When U.S. Secretary of State Condoleezza Rice announced, in November 2007, that peace eventually would come to the Middle East, Abbas refused to recognize Israel’s right to exist.
In the wake of a March 2008 slaughter of eight young yeshiva students by an Arab terrorist in Jerusalem, Abbas spokesman Saeb Erekat assured journalists — in English, for Western consumption — that Abbas condemned not only these killings but all attacks on innocent civilians, be they Palestinians or Israelis. However, Boston Globe writer Jeff Jacoby points out: “[J]ust a few days before the yeshiva massacre, Abbas had told the Jordanian daily Al-Dustur — in Arabic, for Arab consumption — that he is against terrorist attacks only for tactical reasons ‘at this time’ and that ‘in the future, things may change.’ He boasted of his long involvement with PLO violence — ‘I had the honor of firing the first shot in 1965′ …”

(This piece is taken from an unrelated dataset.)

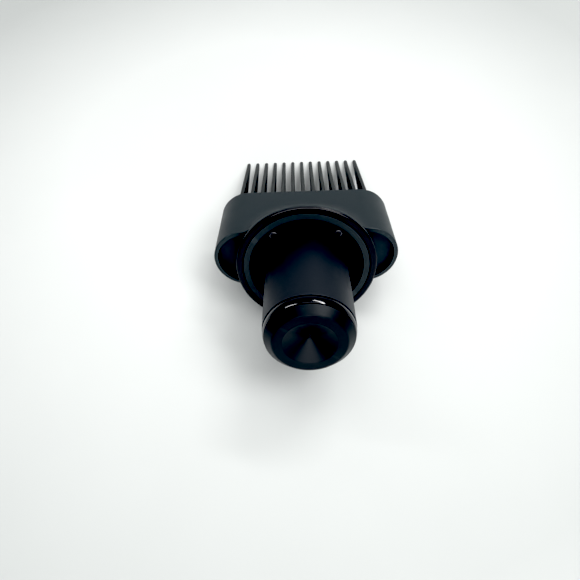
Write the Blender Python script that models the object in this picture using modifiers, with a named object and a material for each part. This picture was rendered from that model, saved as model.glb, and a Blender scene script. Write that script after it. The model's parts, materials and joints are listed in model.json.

In May 2008 a report by Palestinian Media Watch asserted that Abbas’ PA government not only supported terror, but was increasingly allying itself with America’s enemies such as Iran, Syria, North Korea and Venezuela.
On April 27, 2009, Abbas addressed the Palestinian Youth Parliament. In the course of his speech, he candidly rejected the legitimacy of Israel’s identity as a Jewish state, drawing enthusiastic applause from his audience. He said:
The “Jewish state.” What is a “Jewish state?” We call it, the “State of Israel.” You can call yourselves whatever you want. You can call yourselves whatever you want. But I will not accept it. And I say this on a live broadcast. It’s not my job to define it, to provide a definition for the state and what it contains. You can call yourselves the Zionist Republic, the Hebrew, the National, the Socialist [Republic] call it whatever you like. I don’t care.(Click here to see a video of Abbas delivering this quote.)

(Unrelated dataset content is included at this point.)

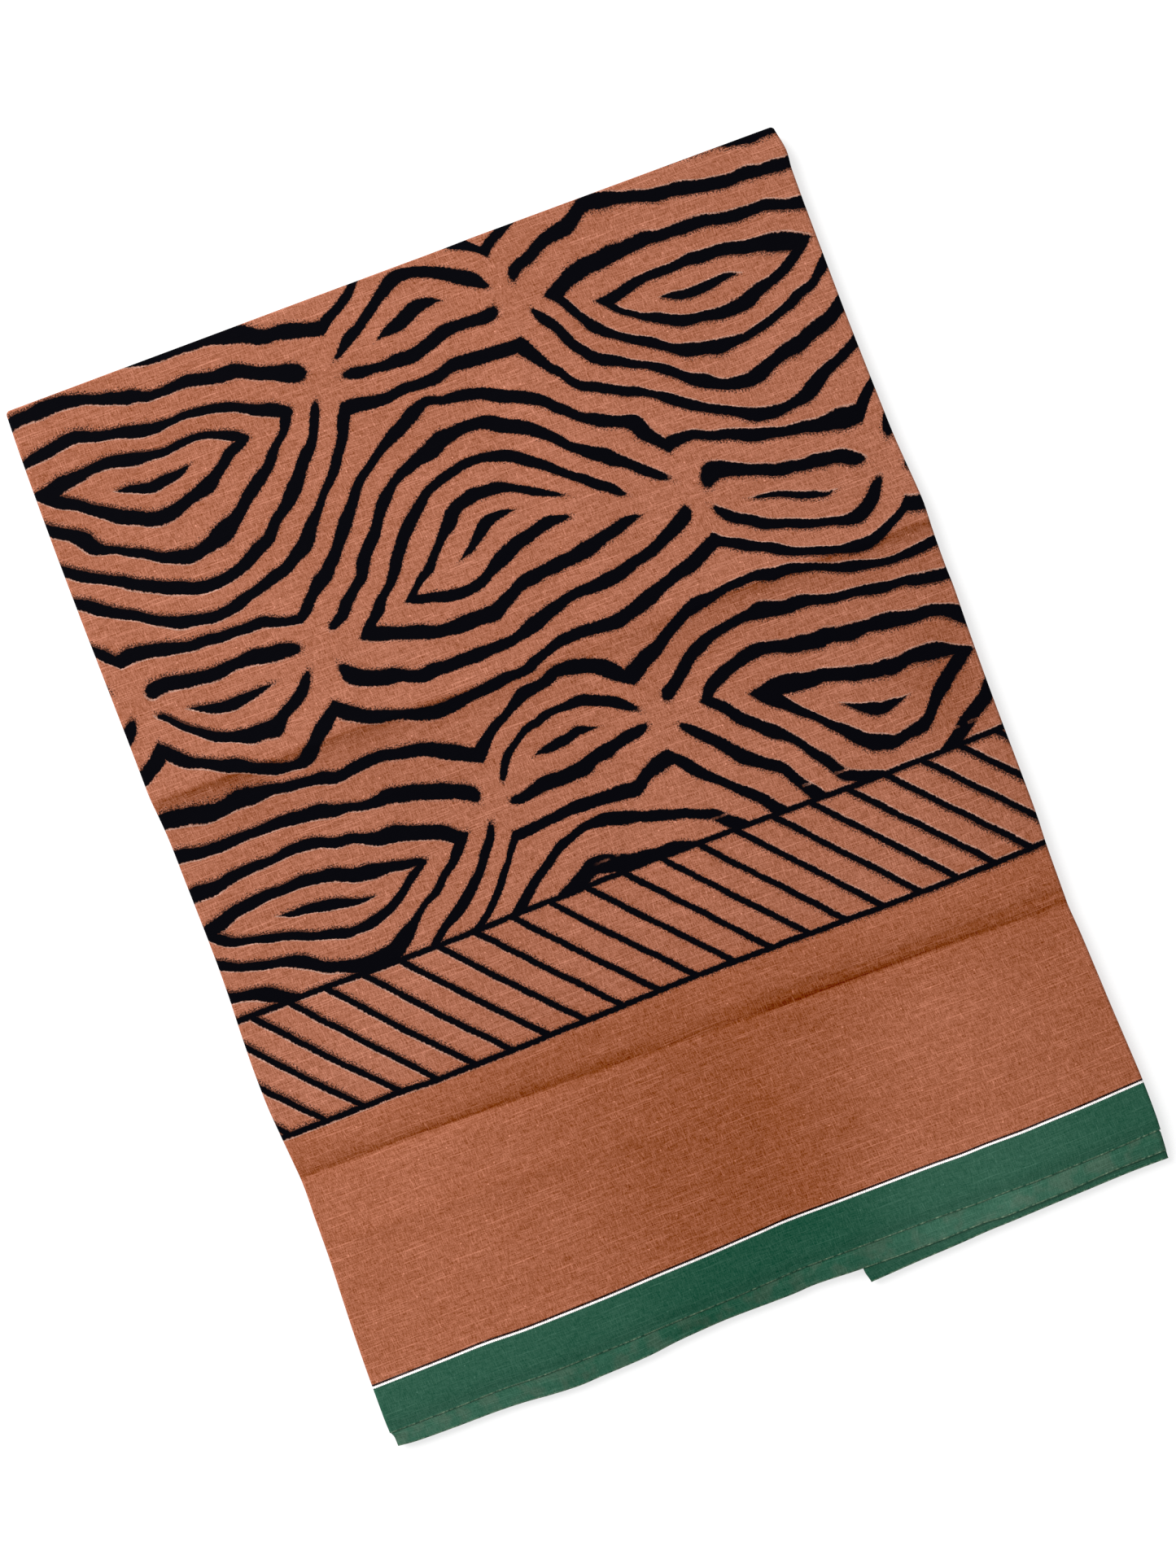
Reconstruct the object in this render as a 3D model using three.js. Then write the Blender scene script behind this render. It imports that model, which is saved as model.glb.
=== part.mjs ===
// A lungi, folded flat and lying on a surface.
//
// The real thing is one printed cotton cloth, about 2.0 m long and 1.23 m wide, with a selvedge
// along each long side. It is folded in half along its length, so that both selvedges lie at -Y
// and the middle fold at +Y, and then to and fro into four panels and a short turned-under end.
//
// Millimetres, +Z up, floor at z = 0, origin under the middle of the folded cloth. In the code
// "across" runs along +X from the left folds and "up" runs along +Y from the selvedges.

import * as THREE from 'three';

// ---- plies ----
const PLY = 1.0;              // wall of one ply, the cloth with its loft
const GAP = 0.3;              // air between one piece and the next
const HIDDEN_STACK = 4.6;     // height of the six hidden plies
const HIDDEN_PLIES = 6;
const BACK_LEVEL = HIDDEN_STACK + GAP;             // underside of the back ply, left of the flap
const FRONT_LEVEL = BACK_LEVEL + PLY + GAP;        // underside of the front ply there
const FRONT_TOP = FRONT_LEVEL + PLY;
const FLAP_LIFT = PLY + GAP;                       // how far the flap raises what lies on it

// ---- plan ----
const FLAP_START = 276;       // where the turned-under end begins
const FLAP_SLANT = 1.6;       // how far its end line leans out by the selvedge
const RAMP = 28;              // length over which the upper plies climb on to the flap
const CORNER = 4;             // plan radius of the top ply's folded corners
const HIDDEN_CORNER = 6;      // and of the hidden plies'
const HIDDEN_SELVEDGE = 5.5;  // the hidden plies stop this far up
const BACK_INSET = { left: 2.4, right: 2.3, top: 1.5 };   // back ply inside the front ply's folds
const FLAP_INSET = { right: 2.2, top: 0.9 };
const OPEN_INSET = 0.7;       // inset at the right fold where no front ply wraps round
const OPEN_BELOW = 10;        // height up the panel below which that holds
const BEVEL = 3.5;            // the plies inside the top ply's rounded corners are cut back by this

// ---- relief shared by every ply ----
const DROOP = 1.2;            // the selvedges sink, having nothing under them
const DROOP_FROM = 24;        // from this height up the panel
const DROOP_RUN = 32;         // over this length
const CREASE_FADE = 20;       // creases die out this close to the side folds

// Old folding lines: where each starts and ends across the panel, its height up the panel at
// those two ends, how far it rises (or sinks), and how fast it dies away below and above.
const CREASES = [
  { from: -5, to: 460, upFrom: 161, upTo: 159, rise: -0.6, below: 5, above: 15 },
  { from: -5, to: 460, upFrom: 377, upTo: 377, rise: 0.7, below: 9, above: 9 },
  { from: 20, to: 185, upFrom: 117, upTo: 113, rise: 0.3, below: 5, above: 7 },
];

// Edges of the folded cloth, as they stray from straight lines.
const LEFT_FOLD = [
  { up: 0, across: -2.3 }, { up: 60, across: -1.7 }, { up: 110, across: 0.4 },
  { up: 153, across: 1.4 }, { up: 190, across: -1.1 }, { up: 225, across: -2.0 },
  { up: 290, across: -0.2 }, { up: 360, across: -0.9 }, { up: 390, across: -2.7 },
  { up: 500, across: -3.6 }, { up: 614, across: -2.6 },
];
const RIGHT_FOLD = [
  { up: 0, across: 457.2 }, { up: 45, across: 457.7 }, { up: 100, across: 455.4 },
  { up: 152, across: 453.3 }, { up: 215, across: 454.7 }, { up: 330, across: 455.7 },
  { up: 387, across: 456.9 }, { up: 425, across: 454.6 }, { up: 500, across: 453.3 },
  { up: 585, across: 453.5 }, { up: 614, across: 453.6 },
];
const TOP_FOLD = [
  { across: 0, up: 613.6 }, { across: 230, up: 613.1 }, { across: 455, up: 611.8 },
];
const FRONT_SELVEDGE = [
  { across: 0, up: 7.8 }, { across: 110, up: 7.9 }, { across: 170, up: 9.8 },
  { across: 245, up: 13.2 }, { across: 335, up: 13.3 }, { across: 385, up: 12.5 },
  { across: 455, up: 15.3 },
];
const BACK_SELVEDGE = [
  { across: 0, up: -0.4 }, { across: 58, up: -1.7 }, { across: 106, up: -4.5 },
  { across: 150, up: -2.4 }, { across: 190, up: 1.0 }, { across: 245, up: 2.0 },
  { across: 350, up: 0.5 }, { across: 415, up: 2.8 }, { across: 455, up: 3.6 },
];
const FLAP_SELVEDGE = [
  { across: 276, up: -7.7 }, { across: 320, up: -5.4 }, { across: 380, up: -2.9 },
  { across: 434, up: -1.1 }, { across: 455, up: -1.2 },
];

// How the front ply wraps round what lies below it: the outer radius of each fold.
const FOLD_RADIUS = {
  left: (FRONT_TOP - HIDDEN_STACK * 4 / HIDDEN_PLIES - 0.35) / 2,
  top: PLY + GAP / 2,
  right: (FRONT_TOP + FLAP_LIFT - BACK_LEVEL) / 2,
};
const FOLD_STEPS = 5;         // flats round each half turn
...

On July 4, 2010, Abbas eulogized Abu Dauod, mastermind of the 1972 massacre of 11 Israeli athletes at the Munich Olympics, who had died the previous day. Said Abbas: “He is missed. He was one of the leading figures of Fatah and spent his life in resistance and sincere work as well as physical sacrifice for his people’s just causes.”
In December 2010, Abbas reiterated his longstanding position that if a Palestinian state were to be established, no Jews would be p[ermitted to enter it: “We have frankly said, and always will say: If there is an independent Palestinian state with Jerusalem as its capital, we won’t agree to the presence of one Israeli in it … when a Palestinian state is established, it would have no Israeli presence in it.”
In a televised September 16, 2011 address to the Palestinian people, Abbas said that the following week, he would take the Palestinians’ request for full United Nations member state recognition to the U.N. Security Council on the basis of the 1967 territorial lines, even though he knew that the U.S. had vowed to veto such a resolution. Said Abbas:
We are trying to get a full membership in the U.N., on the '67 borders, so we will be able, afterwards, to go back to negotiations…during which we will discuss final status issues, Jerusalem, refugees, borders, water, security, settlements and the issue of our prisoners, [who] by that stage will be prisoners of war, not terrorists or criminals. Even if this won’t be the case, they will be our top priority. The decision has been already taken and we aren’t intending to withdraw it. As soon as I give my speech at the UN General Assembly, I will hand the bid to UN Secretary General Ban Ki-moon to pass it to the president of the Security Council.